## Begin MATERIAL

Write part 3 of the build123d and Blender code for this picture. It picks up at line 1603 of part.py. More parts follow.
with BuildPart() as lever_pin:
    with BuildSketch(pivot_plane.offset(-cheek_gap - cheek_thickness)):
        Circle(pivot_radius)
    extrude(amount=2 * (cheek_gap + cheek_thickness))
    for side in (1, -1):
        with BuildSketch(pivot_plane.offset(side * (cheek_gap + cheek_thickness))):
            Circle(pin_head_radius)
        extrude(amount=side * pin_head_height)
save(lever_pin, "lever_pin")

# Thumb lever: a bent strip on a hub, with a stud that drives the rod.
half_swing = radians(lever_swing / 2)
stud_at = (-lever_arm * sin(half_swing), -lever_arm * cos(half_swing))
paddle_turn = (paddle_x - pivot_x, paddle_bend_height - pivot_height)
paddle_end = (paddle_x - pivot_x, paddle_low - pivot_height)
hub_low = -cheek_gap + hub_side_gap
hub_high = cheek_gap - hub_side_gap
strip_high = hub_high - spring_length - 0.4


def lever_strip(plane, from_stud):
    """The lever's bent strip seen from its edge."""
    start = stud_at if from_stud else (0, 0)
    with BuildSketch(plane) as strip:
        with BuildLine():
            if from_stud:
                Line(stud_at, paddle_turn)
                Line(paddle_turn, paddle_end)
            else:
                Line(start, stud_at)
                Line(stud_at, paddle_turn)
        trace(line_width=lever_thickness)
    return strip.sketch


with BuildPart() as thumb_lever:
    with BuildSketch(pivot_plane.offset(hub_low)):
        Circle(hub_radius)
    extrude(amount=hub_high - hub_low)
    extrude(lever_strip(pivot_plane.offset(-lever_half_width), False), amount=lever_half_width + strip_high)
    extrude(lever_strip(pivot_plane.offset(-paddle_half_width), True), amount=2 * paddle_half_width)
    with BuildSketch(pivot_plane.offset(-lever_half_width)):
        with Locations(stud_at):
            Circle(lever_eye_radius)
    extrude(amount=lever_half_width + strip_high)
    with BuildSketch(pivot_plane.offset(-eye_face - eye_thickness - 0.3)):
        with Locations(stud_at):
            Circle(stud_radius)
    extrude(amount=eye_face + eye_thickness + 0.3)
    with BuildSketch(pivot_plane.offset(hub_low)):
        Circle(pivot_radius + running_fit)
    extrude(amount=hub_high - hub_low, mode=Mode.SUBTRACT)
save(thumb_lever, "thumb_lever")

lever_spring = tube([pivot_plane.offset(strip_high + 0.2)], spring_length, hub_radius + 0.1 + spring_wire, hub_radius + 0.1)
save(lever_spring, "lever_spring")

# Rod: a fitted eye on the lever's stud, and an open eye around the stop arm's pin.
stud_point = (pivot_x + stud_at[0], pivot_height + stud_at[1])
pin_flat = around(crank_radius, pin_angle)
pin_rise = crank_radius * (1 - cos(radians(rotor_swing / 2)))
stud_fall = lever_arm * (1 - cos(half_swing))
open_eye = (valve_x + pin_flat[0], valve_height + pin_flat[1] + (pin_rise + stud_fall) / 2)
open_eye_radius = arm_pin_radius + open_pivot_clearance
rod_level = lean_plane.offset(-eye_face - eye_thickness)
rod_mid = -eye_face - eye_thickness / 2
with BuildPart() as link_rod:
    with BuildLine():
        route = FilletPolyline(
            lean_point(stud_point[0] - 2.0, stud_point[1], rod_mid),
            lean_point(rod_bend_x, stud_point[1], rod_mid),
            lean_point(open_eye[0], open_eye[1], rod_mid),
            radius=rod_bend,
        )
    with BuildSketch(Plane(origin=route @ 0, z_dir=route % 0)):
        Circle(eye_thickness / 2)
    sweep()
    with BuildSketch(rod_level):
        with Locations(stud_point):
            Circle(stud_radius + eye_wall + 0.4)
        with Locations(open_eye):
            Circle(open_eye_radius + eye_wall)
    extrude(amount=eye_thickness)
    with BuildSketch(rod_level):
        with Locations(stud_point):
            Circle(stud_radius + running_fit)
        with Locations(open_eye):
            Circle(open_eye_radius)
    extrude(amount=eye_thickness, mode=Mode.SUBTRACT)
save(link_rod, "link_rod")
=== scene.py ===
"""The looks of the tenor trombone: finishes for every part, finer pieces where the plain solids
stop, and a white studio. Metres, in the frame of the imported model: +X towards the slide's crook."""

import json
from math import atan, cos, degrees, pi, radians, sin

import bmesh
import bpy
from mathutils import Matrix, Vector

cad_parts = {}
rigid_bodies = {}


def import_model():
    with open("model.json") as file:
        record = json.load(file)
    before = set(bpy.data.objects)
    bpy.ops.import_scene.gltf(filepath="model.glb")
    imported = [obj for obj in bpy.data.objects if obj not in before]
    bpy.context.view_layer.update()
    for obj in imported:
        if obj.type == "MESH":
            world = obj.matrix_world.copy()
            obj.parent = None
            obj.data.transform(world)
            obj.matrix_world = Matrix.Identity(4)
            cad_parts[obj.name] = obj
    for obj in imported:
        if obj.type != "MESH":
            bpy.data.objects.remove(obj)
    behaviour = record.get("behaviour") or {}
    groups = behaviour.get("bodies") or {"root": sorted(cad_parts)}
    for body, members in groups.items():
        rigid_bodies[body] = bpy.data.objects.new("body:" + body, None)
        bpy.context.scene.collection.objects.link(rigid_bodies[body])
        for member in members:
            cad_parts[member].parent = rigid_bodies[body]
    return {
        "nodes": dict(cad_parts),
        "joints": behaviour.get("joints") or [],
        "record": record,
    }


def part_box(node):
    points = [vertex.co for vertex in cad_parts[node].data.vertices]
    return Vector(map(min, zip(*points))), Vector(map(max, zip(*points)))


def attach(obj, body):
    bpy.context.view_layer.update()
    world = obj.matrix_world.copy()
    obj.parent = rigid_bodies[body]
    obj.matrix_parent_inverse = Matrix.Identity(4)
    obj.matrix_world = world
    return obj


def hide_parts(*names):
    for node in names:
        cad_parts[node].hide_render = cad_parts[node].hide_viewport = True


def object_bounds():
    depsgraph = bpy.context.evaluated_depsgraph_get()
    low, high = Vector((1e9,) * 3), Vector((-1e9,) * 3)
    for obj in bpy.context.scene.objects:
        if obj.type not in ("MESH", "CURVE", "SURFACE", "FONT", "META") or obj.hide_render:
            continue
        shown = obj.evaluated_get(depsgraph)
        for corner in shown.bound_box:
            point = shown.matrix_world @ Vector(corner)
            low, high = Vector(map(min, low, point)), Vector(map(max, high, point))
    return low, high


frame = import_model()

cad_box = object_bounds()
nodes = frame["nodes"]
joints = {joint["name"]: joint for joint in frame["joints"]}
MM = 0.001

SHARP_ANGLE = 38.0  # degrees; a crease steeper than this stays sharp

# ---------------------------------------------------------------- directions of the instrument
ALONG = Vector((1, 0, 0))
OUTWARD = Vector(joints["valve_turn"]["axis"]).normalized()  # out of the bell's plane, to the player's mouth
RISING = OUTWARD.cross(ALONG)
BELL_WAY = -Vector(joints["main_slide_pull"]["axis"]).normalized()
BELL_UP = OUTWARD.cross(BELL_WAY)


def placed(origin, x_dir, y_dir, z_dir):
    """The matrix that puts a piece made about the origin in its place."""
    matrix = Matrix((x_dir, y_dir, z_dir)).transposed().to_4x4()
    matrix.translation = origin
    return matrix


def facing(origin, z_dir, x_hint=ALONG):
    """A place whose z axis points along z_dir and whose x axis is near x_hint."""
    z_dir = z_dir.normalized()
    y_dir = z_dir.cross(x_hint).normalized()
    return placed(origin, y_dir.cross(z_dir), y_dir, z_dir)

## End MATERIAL
## Begin MATERIAL

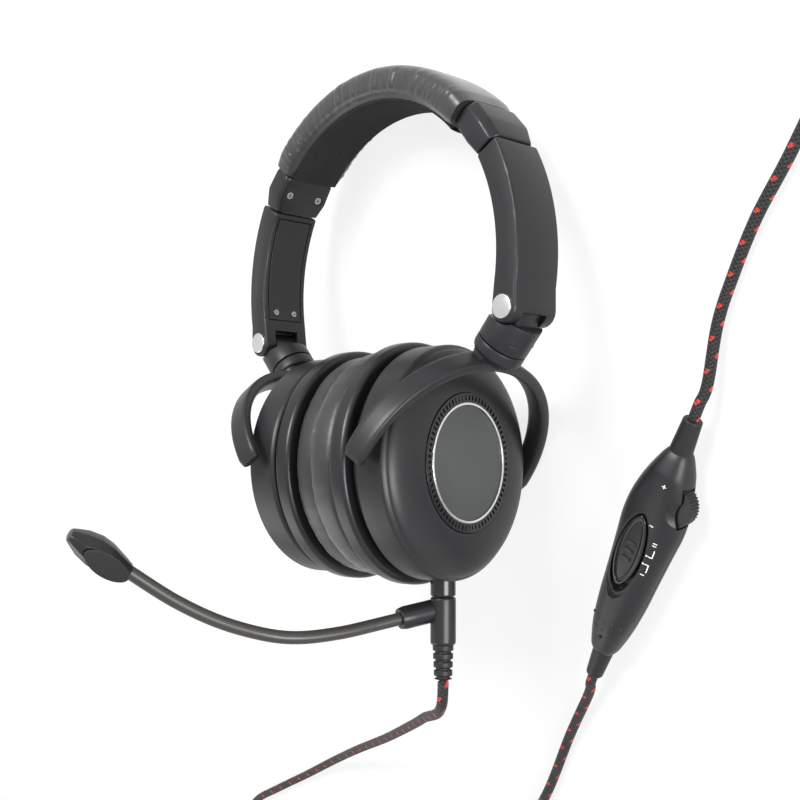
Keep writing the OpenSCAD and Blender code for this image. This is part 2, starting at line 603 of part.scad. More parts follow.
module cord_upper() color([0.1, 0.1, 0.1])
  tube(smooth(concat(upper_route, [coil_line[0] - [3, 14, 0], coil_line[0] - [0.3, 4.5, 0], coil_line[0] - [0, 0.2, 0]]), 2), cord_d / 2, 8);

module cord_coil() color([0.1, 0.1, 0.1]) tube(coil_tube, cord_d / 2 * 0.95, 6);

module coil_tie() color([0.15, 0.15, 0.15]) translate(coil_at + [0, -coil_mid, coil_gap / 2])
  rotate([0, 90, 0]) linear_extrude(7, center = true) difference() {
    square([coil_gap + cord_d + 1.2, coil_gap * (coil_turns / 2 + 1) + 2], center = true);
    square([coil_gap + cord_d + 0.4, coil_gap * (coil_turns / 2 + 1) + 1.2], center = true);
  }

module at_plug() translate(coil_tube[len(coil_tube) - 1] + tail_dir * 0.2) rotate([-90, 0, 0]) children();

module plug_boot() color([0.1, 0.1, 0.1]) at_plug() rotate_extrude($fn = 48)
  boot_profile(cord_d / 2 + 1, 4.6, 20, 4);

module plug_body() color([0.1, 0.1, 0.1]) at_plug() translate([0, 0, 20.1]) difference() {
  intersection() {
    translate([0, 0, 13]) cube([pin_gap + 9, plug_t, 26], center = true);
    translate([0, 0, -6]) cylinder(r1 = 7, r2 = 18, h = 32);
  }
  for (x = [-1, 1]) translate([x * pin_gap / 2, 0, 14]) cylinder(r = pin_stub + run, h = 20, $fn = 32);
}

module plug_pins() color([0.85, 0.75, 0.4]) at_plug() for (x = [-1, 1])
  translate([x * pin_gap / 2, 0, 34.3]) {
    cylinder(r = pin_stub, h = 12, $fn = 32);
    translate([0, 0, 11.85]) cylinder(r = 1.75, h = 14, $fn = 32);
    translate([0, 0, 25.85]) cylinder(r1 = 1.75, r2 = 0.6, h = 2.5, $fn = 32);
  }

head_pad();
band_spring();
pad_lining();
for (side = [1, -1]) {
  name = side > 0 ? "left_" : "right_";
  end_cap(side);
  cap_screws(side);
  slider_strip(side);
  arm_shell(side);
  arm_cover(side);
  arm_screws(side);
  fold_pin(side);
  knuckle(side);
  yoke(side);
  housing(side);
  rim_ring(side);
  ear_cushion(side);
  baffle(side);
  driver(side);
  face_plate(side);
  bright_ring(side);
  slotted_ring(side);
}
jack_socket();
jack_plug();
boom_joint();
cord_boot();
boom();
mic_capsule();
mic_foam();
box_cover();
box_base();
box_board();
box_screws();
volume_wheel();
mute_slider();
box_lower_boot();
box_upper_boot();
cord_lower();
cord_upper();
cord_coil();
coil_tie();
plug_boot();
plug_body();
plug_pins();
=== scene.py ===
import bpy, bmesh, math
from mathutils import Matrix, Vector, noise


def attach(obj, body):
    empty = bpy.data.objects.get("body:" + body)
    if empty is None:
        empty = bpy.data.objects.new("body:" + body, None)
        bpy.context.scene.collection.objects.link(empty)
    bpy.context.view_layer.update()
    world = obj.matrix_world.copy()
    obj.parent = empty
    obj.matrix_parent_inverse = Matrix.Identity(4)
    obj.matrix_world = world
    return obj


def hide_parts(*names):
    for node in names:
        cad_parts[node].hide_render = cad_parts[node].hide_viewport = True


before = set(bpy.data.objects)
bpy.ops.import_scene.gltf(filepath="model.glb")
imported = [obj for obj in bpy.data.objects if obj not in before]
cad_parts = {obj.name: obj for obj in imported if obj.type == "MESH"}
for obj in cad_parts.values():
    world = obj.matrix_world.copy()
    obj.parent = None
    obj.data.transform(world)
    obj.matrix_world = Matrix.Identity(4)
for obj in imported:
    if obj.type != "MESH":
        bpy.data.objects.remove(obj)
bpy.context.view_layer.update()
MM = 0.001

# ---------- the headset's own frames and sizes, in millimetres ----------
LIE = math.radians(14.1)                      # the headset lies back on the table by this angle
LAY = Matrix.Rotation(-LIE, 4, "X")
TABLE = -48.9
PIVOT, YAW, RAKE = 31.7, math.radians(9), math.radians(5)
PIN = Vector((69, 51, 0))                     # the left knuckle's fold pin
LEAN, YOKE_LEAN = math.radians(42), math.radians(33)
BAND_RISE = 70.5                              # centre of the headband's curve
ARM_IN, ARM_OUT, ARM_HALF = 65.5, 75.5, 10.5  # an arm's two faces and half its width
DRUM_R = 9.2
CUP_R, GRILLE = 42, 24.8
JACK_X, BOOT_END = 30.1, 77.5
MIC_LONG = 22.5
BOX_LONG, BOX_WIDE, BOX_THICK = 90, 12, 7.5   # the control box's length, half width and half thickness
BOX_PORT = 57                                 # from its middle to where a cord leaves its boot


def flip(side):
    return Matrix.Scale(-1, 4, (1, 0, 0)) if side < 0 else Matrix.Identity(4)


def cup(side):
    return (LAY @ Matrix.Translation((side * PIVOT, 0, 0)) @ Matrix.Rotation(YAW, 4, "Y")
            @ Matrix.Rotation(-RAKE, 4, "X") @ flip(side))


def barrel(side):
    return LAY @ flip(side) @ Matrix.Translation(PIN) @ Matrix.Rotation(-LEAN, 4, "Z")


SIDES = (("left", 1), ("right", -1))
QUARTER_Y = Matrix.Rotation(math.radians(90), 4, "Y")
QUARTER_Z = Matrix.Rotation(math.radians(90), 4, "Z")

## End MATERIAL
## Begin MATERIAL

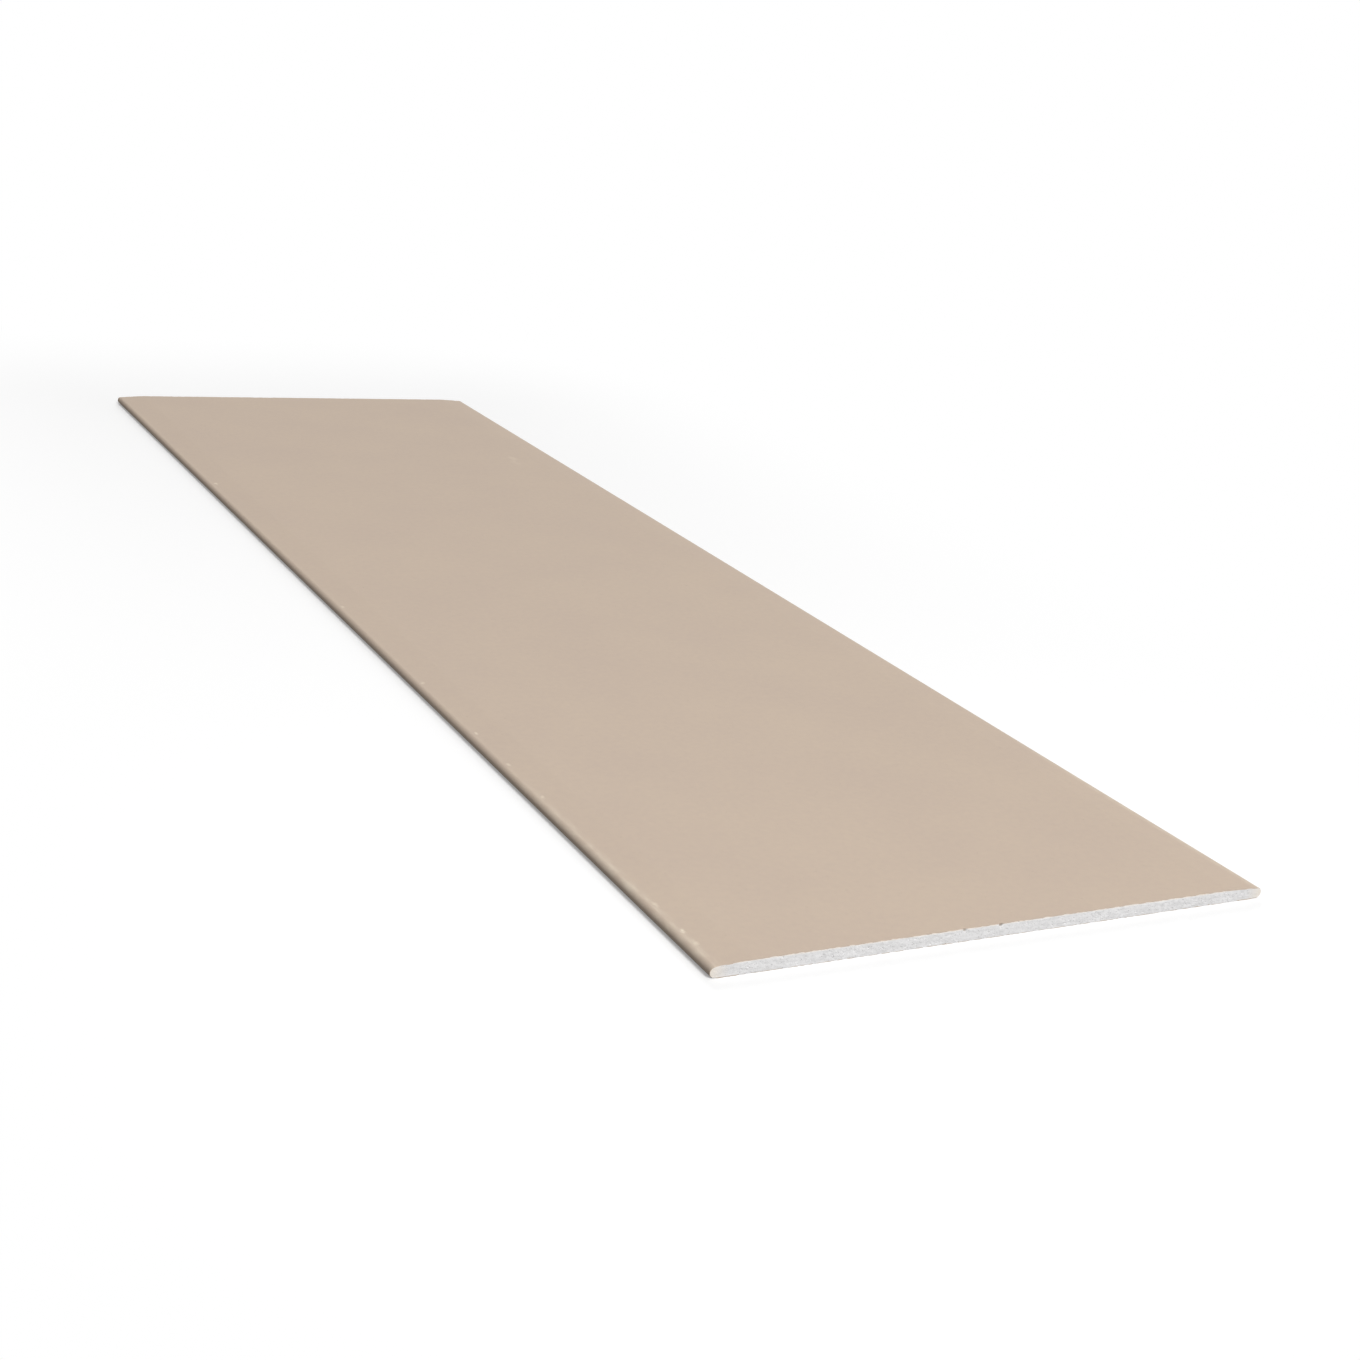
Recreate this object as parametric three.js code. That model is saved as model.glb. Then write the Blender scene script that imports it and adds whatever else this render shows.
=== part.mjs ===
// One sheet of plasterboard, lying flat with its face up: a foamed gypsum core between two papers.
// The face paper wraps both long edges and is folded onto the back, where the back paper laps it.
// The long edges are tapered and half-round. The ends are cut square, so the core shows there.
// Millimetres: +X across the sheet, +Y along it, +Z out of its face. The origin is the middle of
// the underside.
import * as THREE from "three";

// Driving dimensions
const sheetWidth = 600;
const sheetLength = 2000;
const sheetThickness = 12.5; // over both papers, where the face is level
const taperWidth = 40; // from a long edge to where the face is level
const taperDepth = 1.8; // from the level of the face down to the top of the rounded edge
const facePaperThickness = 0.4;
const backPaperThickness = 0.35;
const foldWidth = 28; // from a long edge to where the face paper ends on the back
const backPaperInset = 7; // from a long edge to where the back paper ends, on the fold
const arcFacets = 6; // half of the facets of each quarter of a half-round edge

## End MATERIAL

> TO DO
Give back exactly the lines from the line that has "module plug_pins() color([0.85, 0.75, 0.4])" to the line that has "in imported if", both included, and leave out all others.

> RESULT OF THIS TASK
module plug_pins() color([0.85, 0.75, 0.4]) at_plug() for (x = [-1, 1])
  translate([x * pin_gap / 2, 0, 34.3]) {
    cylinder(r = pin_stub, h = 12, $fn = 32);
    translate([0, 0, 11.85]) cylinder(r = 1.75, h = 14, $fn = 32);
    translate([0, 0, 25.85]) cylinder(r1 = 1.75, r2 = 0.6, h = 2.5, $fn = 32);
  }

head_pad();
band_spring();
pad_lining();
for (side = [1, -1]) {
  name = side > 0 ? "left_" : "right_";
  end_cap(side);
  cap_screws(side);
  slider_strip(side);
  arm_shell(side);
  arm_cover(side);
  arm_screws(side);
  fold_pin(side);
  knuckle(side);
  yoke(side);
  housing(side);
  rim_ring(side);
  ear_cushion(side);
  baffle(side);
  driver(side);
  face_plate(side);
  bright_ring(side);
  slotted_ring(side);
}
jack_socket();
jack_plug();
boom_joint();
cord_boot();
boom();
mic_capsule();
mic_foam();
box_cover();
box_base();
box_board();
box_screws();
volume_wheel();
mute_slider();
box_lower_boot();
box_upper_boot();
cord_lower();
cord_upper();
cord_coil();
coil_tie();
plug_boot();
plug_body();
plug_pins();
=== scene.py ===
import bpy, bmesh, math
from mathutils import Matrix, Vector, noise


def attach(obj, body):
    empty = bpy.data.objects.get("body:" + body)
    if empty is None:
        empty = bpy.data.objects.new("body:" + body, None)
        bpy.context.scene.collection.objects.link(empty)
    bpy.context.view_layer.update()
    world = obj.matrix_world.copy()
    obj.parent = empty
    obj.matrix_parent_inverse = Matrix.Identity(4)
    obj.matrix_world = world
    return obj


def hide_parts(*names):
    for node in names:
        cad_parts[node].hide_render = cad_parts[node].hide_viewport = True


before = set(bpy.data.objects)
bpy.ops.import_scene.gltf(filepath="model.glb")
imported = [obj for obj in bpy.data.objects if obj not in before]
cad_parts = {obj.name: obj for obj in imported if obj.type == "MESH"}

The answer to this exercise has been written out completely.